# [Do this]
Only the lines from the start of the data through the one containing "rows = np.vstack(rows" belong in your answer; return them exactly.

# [Data]
— Begin —
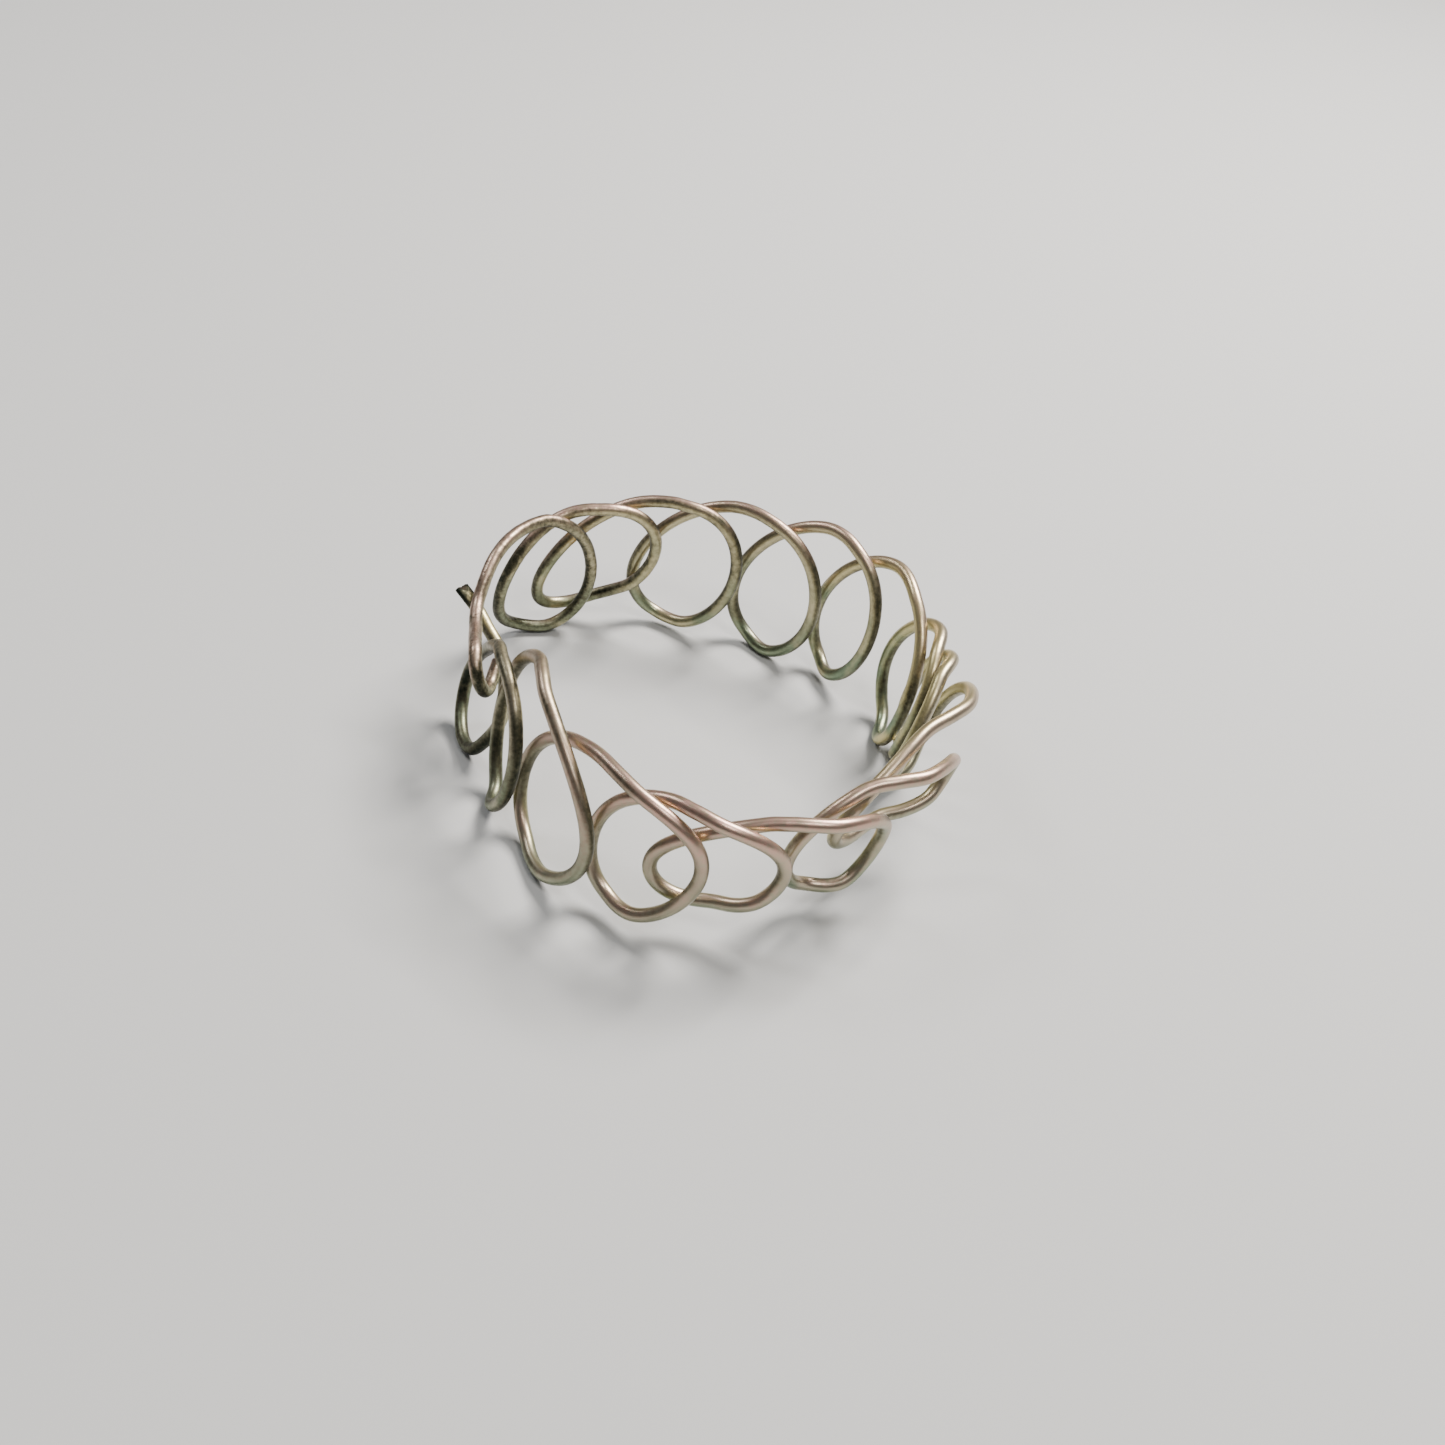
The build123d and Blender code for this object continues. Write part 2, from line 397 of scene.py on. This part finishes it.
def tube_faces(count):
    """Faces of a closed tube of so many rings, whose two middle points come after the rings."""
    faces = []
    for ring in range(count - 1):
        base = ring * AROUND
        for corner in range(AROUND):
            after = (corner + 1) % AROUND
            faces.append((base + corner, base + after,
                          base + AROUND + after, base + AROUND + corner))
    first_middle, last_middle = count * AROUND, count * AROUND + 1
    top = (count - 1) * AROUND
    for corner in range(AROUND):
        after = (corner + 1) % AROUND
        faces.append((after, corner, first_middle))
        faces.append((top + corner, top + after, last_middle))
    return faces


def colour_layer(mesh, name, rows):
    """Stores four numbers for each point of the mesh."""
    layer = mesh.color_attributes.new(name, "FLOAT_COLOR", "POINT")
    layer.data.foreach_set("color", rows.astype(np.float32).ravel())


def wire_piece(node, points, looks, centres, tangents, start, end, material):
    """One node's stretch of the skin as a closed mesh object."""
    first, last = start == 0, end == len(points) - 1
    head, head_looks = cap(points[start], looks[start], centres[start], -tangents[start], first)
    foot, foot_looks = cap(points[end], looks[end], centres[end], tangents[end], last)
    rings = head[::-1] + list(points[start:end + 1]) + foot
    rows = head_looks[::-1] + list(looks[start:end + 1]) + foot_looks
    middles = [rings[0].mean(axis=0), rings[-1].mean(axis=0)]
    rows = np.vstack(rows + [rows[0][:1], rows[-1][:1]])

    mesh = bpy.data.meshes.new(node + "_skin")
    mesh.from_pydata(np.vstack(rings + middles).tolist(), [], tube_faces(len(rings)))
    mesh.update()
    colour_layer(mesh, "looks", rows[:, :4])
    # green patina, a painted yellow highlight and brass
    colour_layer(mesh, "stains_and_highlight", np.hstack([rows[:, 4:], np.ones((len(rows), 1))]))
    mesh.polygons.foreach_set("use_smooth", [True] * len(mesh.polygons))
    keep_rims_crisp(mesh, (len(head), len(rings) - 1 - len(foot)))
    mesh.materials.append(material)
    piece = bpy.data.objects.new(node + "_skin", mesh)
    bpy.context.scene.collection.objects.link(piece)
    return piece


# ---- material ------------------------------------------------------------------------

class Nodes:
    """Short calls for building a node material."""

    def __init__(self, name):
        self.material = bpy.data.materials.new(name)
        self.material.use_nodes = True
        self.tree = self.material.node_tree
        self.shader = self.tree.nodes["Principled BSDF"]

    def add(self, kind, **values):
        node = self.tree.nodes.new(kind)
        for key, value in values.items():
            if hasattr(node, key):
                setattr(node, key, value)
            else:
                node.inputs[key.replace("_", " ")].default_value = value
        return node

    def link(self, source, target):
        self.tree.links.new(source, target)

    def noise(self, place, scale, detail=3.0, roughness=0.55):
        node = self.add("ShaderNodeTexNoise")
        node.inputs["Scale"].default_value = scale
        node.inputs["Detail"].default_value = detail
        node.inputs["Roughness"].default_value = roughness
        self.link(place, node.inputs["Vector"])
        return node.outputs["Fac"]

    def math(self, operation, first, second):
        node = self.add("ShaderNodeMath", operation=operation, use_clamp=False)
        for socket, value in zip(node.inputs, (first, second)):
            if isinstance(value, (int, float)):
                socket.default_value = value
            else:
                self.link(value, socket)
        return node.outputs[0]

    def spread(self, value, low, high, to_low=0.0, to_high=1.0):
        node = self.add("ShaderNodeMapRange", interpolation_type="SMOOTHSTEP")
        self.link(value, node.inputs["Value"])
        limits = {"From Min": low, "From Max": high, "To Min": to_low, "To Max": to_high}
        for socket, number in limits.items():
            node.inputs[socket].default_value = number
        return node.outputs["Result"]

    def mix(self, share, first, second):
        node = self.add("ShaderNodeMix", data_type="RGBA")
        self.link(share, node.inputs["Factor"])
        for socket, value in ((node.inputs[6], first), (node.inputs[7], second)):
            if isinstance(value, tuple):
                socket.default_value = (*value, 1.0)
            else:
                self.link(value, socket)
        return node.outputs[2]


METAL = (0.42, 0.39, 0.28)
# painted yellow highlight of the inner faces, also the yellow of the cut faces
YELLOW_METAL_AND_HIGHLIGHT = (0.74, 0.64, 0.31)
GREEN_PATINA = (0.20, 0.27, 0.175)
# warm rub with a painted pink highlight
WARM_RUB_AND_HIGHLIGHT_COLOUR = (0.59, 0.37, 0.30)
BRASS = (0.62, 0.36, 0.10)
# tarnish colours, which also paint the shade on the sides and undersides
BROWN_TARNISH_AND_SHADE = (0.105, 0.098, 0.062)
BLACK_TARNISH_AND_SHADE = (0.018, 0.023, 0.015)
PIT_BROWN = (0.06, 0.045, 0.032)
PATCHES = 520.0           # scale of the noise, in repeats per metre
SPECKLES = 5200.0
FINE_GRAIN = 16000.0
METALLIC = 0.95
BUMP_STRENGTH = 0.6
BUMP_HEIGHT = 0.010 * MM


def tarnished_wire():
    """Old silvery wire: satin metal, warm rub and a painted pink highlight on top, a painted yellow
    highlight on the inner faces, green low down, brown to black tarnish and painted shade on the
    sides.
    """
    make = Nodes("tarnished_wire")
    place = make.add("ShaderNodeTexCoord").outputs["Object"]
    looks = make.add("ShaderNodeAttribute", attribute_name="looks")
    parts = make.add("ShaderNodeSeparateColor")
    make.link(looks.outputs["Color"], parts.inputs[0])
    # dark holds the tarnish and the painted shade; warm holds the rub and the painted pink
    # highlight
    dark, cavity, warm_rub_and_highlight = parts.outputs
    rough = looks.outputs["Alpha"]
    stains_and_highlight = make.add("ShaderNodeAttribute", attribute_name="stains_and_highlight")
    stain_and_highlight_parts = make.add("ShaderNodeSeparateColor")
    make.link(stains_and_highlight.outputs["Color"], stain_and_highlight_parts.inputs[0])
    green, yellow_metal_and_highlight, brass = stain_and_highlight_parts.outputs

    patches = make.noise(place, PATCHES, 3.0)
    speckles = make.noise(place, SPECKLES, 3.0, 0.6)
    grain = make.noise(place, FINE_GRAIN, 2.0)

    # painted yellow highlight on the inner faces, and the yellow of the cut faces
    colour = make.mix(yellow_metal_and_highlight, METAL, YELLOW_METAL_AND_HIGHLIGHT)
    green_share = make.math("MULTIPLY", green, make.spread(patches, 0.30, 0.55))
    warm_rub_and_highlight_share = make.math("MULTIPLY", warm_rub_and_highlight, make.spread(speckles, 0.32, 0.62, 0.45, 1.0))
    brass_share = make.math("MULTIPLY", brass, make.spread(speckles, 0.35, 0.60))
    colour = make.mix(green_share, colour, GREEN_PATINA)
    # warm rub with a painted pink highlight on the tops
    colour = make.mix(warm_rub_and_highlight_share, colour, WARM_RUB_AND_HIGHLIGHT_COLOUR)
    colour = make.mix(brass_share, colour, BRASS)
    clouds = make.math("MULTIPLY", make.math("SUBTRACT", patches, 0.5), 0.9)
    mottle = make.math("ADD", make.math("MULTIPLY", rough, 0.8), 0.4)
    spots = make.math("MULTIPLY", make.math("SUBTRACT", speckles, 0.5), mottle)
    amount = make.math("ADD", make.math("ADD", dark, clouds), spots)
    # brown to black tarnish, which also paints the shade on the sides and undersides
    colour = make.mix(make.spread(amount, 0.22, 0.95), colour, BROWN_TARNISH_AND_SHADE)
    colour = make.mix(make.spread(amount, 0.76, 1.25), colour, BLACK_TARNISH_AND_SHADE)
    colour = make.mix(make.spread(cavity, 0.15, 0.8), colour, PIT_BROWN)
    make.link(colour, make.shader.inputs["Base Color"])

    satin = make.spread(amount, 0.1, 1.0, 0.30, 0.44)
    satin = make.math("ADD", satin, make.math("MULTIPLY", speckles, 0.08))
    satin = make.math("ADD", satin, make.math("MULTIPLY", cavity, 0.15))
    make.link(satin, make.shader.inputs["Roughness"])
    make.shader.inputs["Metallic"].default_value = METALLIC

    bump = make.add("ShaderNodeBump")
    bump.inputs["Strength"].default_value = BUMP_STRENGTH
    bump.inputs["Distance"].default_value = BUMP_HEIGHT
    height = make.math("ADD", make.math("MULTIPLY", speckles, make.math("ADD", rough, 0.20)),
                       make.math("MULTIPLY", grain, 0.20))
    make.link(height, bump.inputs["Height"])
    make.link(bump.outputs["Normal"], make.shader.inputs["Normal"])
    return make.material


# ---- stage, light and camera ---------------------------------------------------------

FLOOR_HALF_WIDTH = 0.6
FLOOR_COLOUR = (0.62, 0.62, 0.61)
FLOOR_ROUGHNESS = 0.9
WORLD_COLOUR = (0.80, 0.82, 0.85)
WORLD_STRENGTH = 0.17

# name, the side it comes from (degrees anticlockwise from +X), elevation (degrees), distance
# and size (metres), power (watts), colour
LIGHTS = [
    ("key", 48, 52, 0.22, 0.08, 0.95, (1.0, 0.96, 0.92)),
    ("fill", -50, 60, 0.25, 0.06, 0.20, (1.0, 0.98, 0.95)),
    ("rim", 150, 50, 0.25, 0.06, 0.14, (0.97, 0.98, 1.0)),
]

# The camera is aimed along +Y and downwards, and rolled about its own line of sight.
CAMERA_ELEVATION = 39.3
CAMERA_ROLL = 8.0
CAMERA_PLACE = (0.9144 * MM, -49.2770 * MM, 42.8629 * MM)
CAMERA_LENS = 39.86       # focal length and sensor width, mm
CAMERA_SENSOR = 36.0


def plain_floor():
    size = FLOOR_HALF_WIDTH
    mesh = bpy.data.meshes.new("floor")
    corners = [(-size, -size, 0), (size, -size, 0), (size, size, 0), (-size, size, 0)]
    mesh.from_pydata(corners, [], [(0, 1, 2, 3)])
    floor = bpy.data.objects.new("floor", mesh)
    bpy.context.scene.collection.objects.link(floor)
    make = Nodes("pale_floor")
    make.shader.inputs["Base Color"].default_value = (*FLOOR_COLOUR, 1)
    make.shader.inputs["Roughness"].default_value = FLOOR_ROUGHNESS
    mesh.materials.append(make.material)


def area_light(name, azimuth, elevation, distance_m, size, power, colour):
    """A soft square light, aimed at the ring from this side and height."""
    lamp = bpy.data.lights.new(name, "AREA")
    lamp.size, lamp.energy, lamp.color = size, power, colour
    light = bpy.data.objects.new(name, lamp)
    turn, rise = radians(azimuth), radians(elevation)
    away = Vector((cos(turn) * cos(rise), sin(turn) * cos(rise), sin(rise)))
    light.location = away * distance_m
    light.rotation_euler = away.to_track_quat("Z", "Y").to_euler()
    bpy.context.scene.collection.objects.link(light)


def studio():
    world = bpy.data.worlds.new("studio")
    world.use_nodes = True
    background = world.node_tree.nodes["Background"]
    background.inputs["Color"].default_value = (*WORLD_COLOUR, 1)
    background.inputs["Strength"].default_value = WORLD_STRENGTH
    bpy.context.scene.world = world
    for light in LIGHTS:
        area_light(*light)


def camera():
    rise, roll = radians(CAMERA_ELEVATION), radians(CAMERA_ROLL)
    level, upward = Vector((1, 0, 0)), Vector((0, sin(rise), cos(rise)))
    back = Vector((0, -cos(rise), sin(rise)))
    right = cos(roll) * level + sin(roll) * upward
    up = cos(roll) * upward - sin(roll) * level
    lens = bpy.data.cameras.new("camera")
    lens.sensor_width, lens.lens = CAMERA_SENSOR, CAMERA_LENS
    lens.clip_start, lens.clip_end = 0.001, 10.0
    view = bpy.data.objects.new("camera", lens)
    turn = Matrix((right, up, back)).transposed().to_4x4()
    view.matrix_world = Matrix.Translation(CAMERA_PLACE) @ turn
    bpy.context.scene.collection.objects.link(view)
    bpy.context.scene.camera = view


# ---- build ---------------------------------------------------------------------------

material = tarnished_wire()
points, looks, centres, tangents, first_ring = skin()
bodies = frame["record"]["behaviour"]["bodies"]
body_of_node = {node: body for body, nodes in bodies.items() for node in nodes}
for node, start, end in zip(ORDER, first_ring, first_ring[1:]):
    piece = wire_piece(node, points, looks, centres, tangents, start, end, material)
    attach(piece, body_of_node[node])
    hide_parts(node)

plain_floor()
studio()
camera()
— End —
# [Solution for this task]
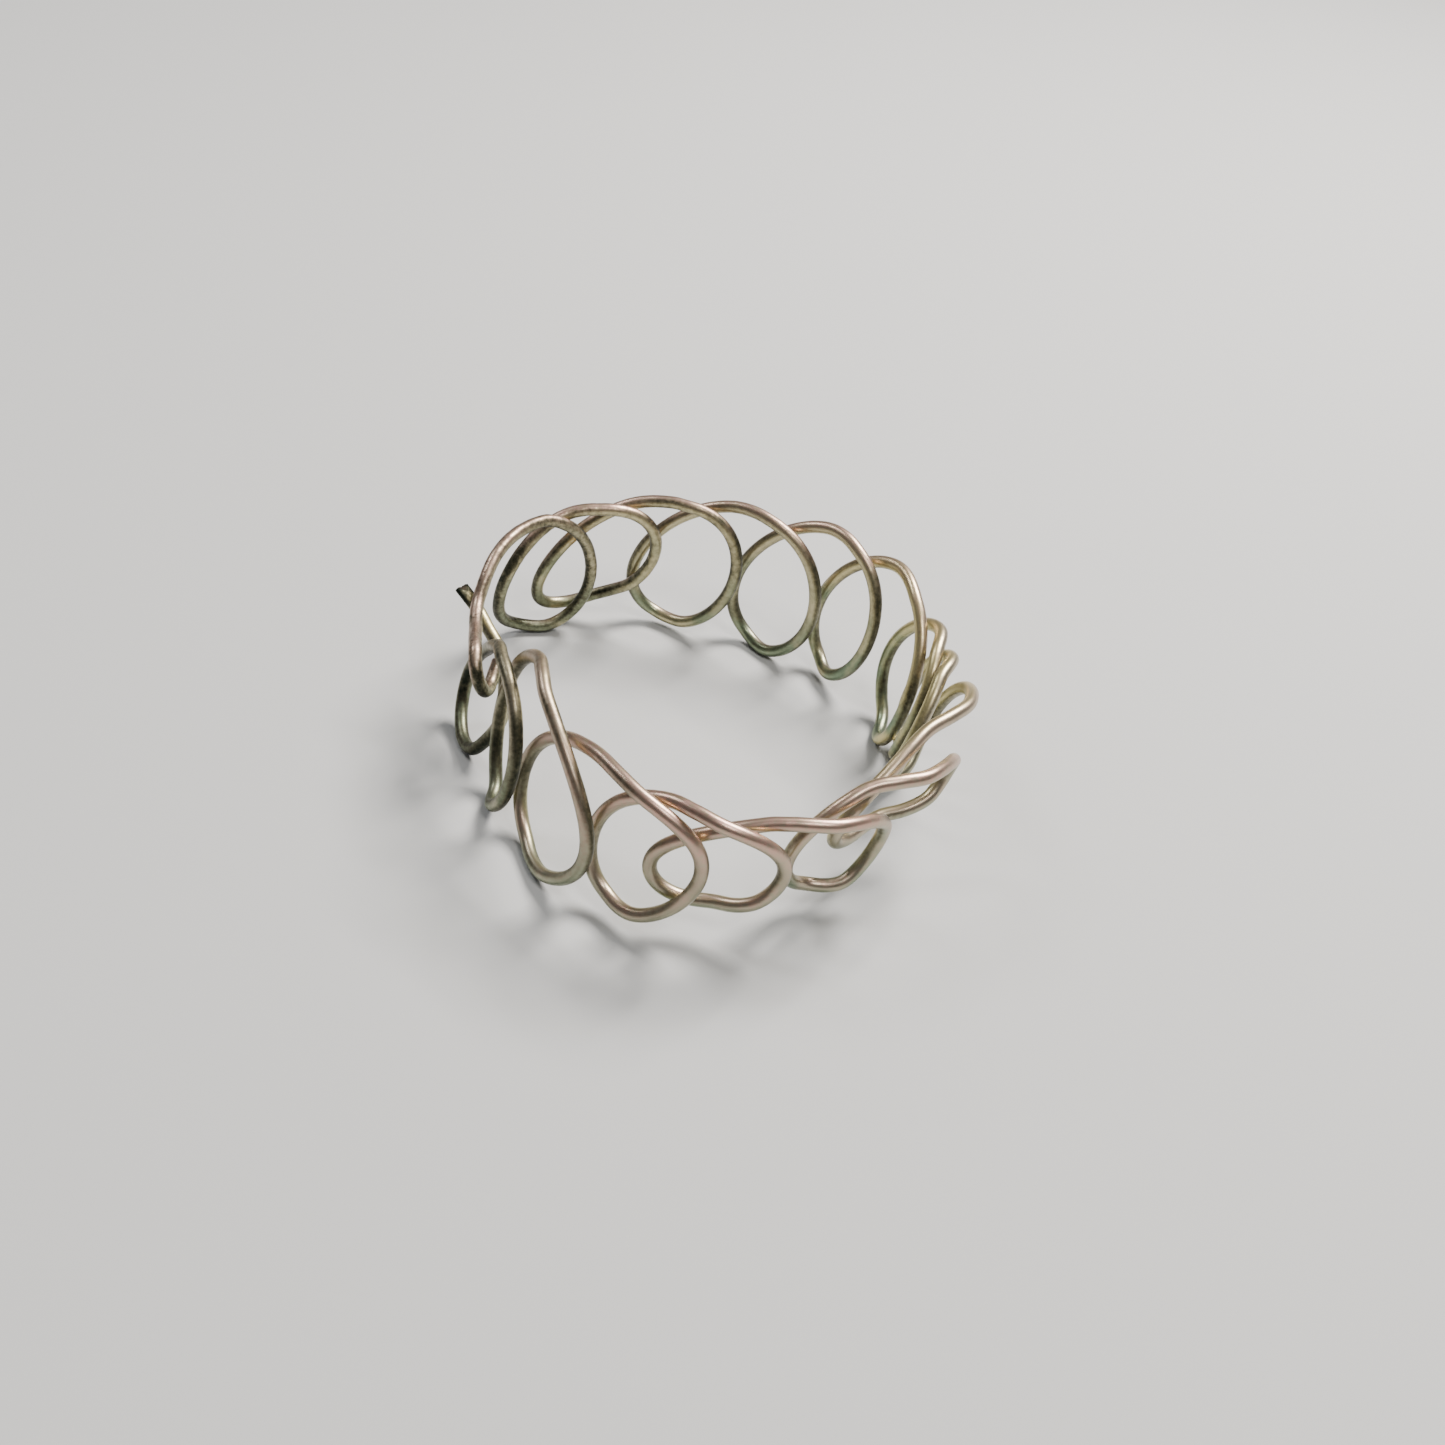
The build123d and Blender code for this object continues. Write part 2, from line 397 of scene.py on. This part finishes it.
def tube_faces(count):
    """Faces of a closed tube of so many rings, whose two middle points come after the rings."""
    faces = []
    for ring in range(count - 1):
        base = ring * AROUND
        for corner in range(AROUND):
            after = (corner + 1) % AROUND
            faces.append((base + corner, base + after,
                          base + AROUND + after, base + AROUND + corner))
    first_middle, last_middle = count * AROUND, count * AROUND + 1
    top = (count - 1) * AROUND
    for corner in range(AROUND):
        after = (corner + 1) % AROUND
        faces.append((after, corner, first_middle))
        faces.append((top + corner, top + after, last_middle))
    return faces


def colour_layer(mesh, name, rows):
    """Stores four numbers for each point of the mesh."""
    layer = mesh.color_attributes.new(name, "FLOAT_COLOR", "POINT")
    layer.data.foreach_set("color", rows.astype(np.float32).ravel())


def wire_piece(node, points, looks, centres, tangents, start, end, material):
    """One node's stretch of the skin as a closed mesh object."""
    first, last = start == 0, end == len(points) - 1
    head, head_looks = cap(points[start], looks[start], centres[start], -tangents[start], first)
    foot, foot_looks = cap(points[end], looks[end], centres[end], tangents[end], last)
    rings = head[::-1] + list(points[start:end + 1]) + foot
    rows = head_looks[::-1] + list(looks[start:end + 1]) + foot_looks
    middles = [rings[0].mean(axis=0), rings[-1].mean(axis=0)]
    rows = np.vstack(rows + [rows[0][:1], rows[-1][:1]])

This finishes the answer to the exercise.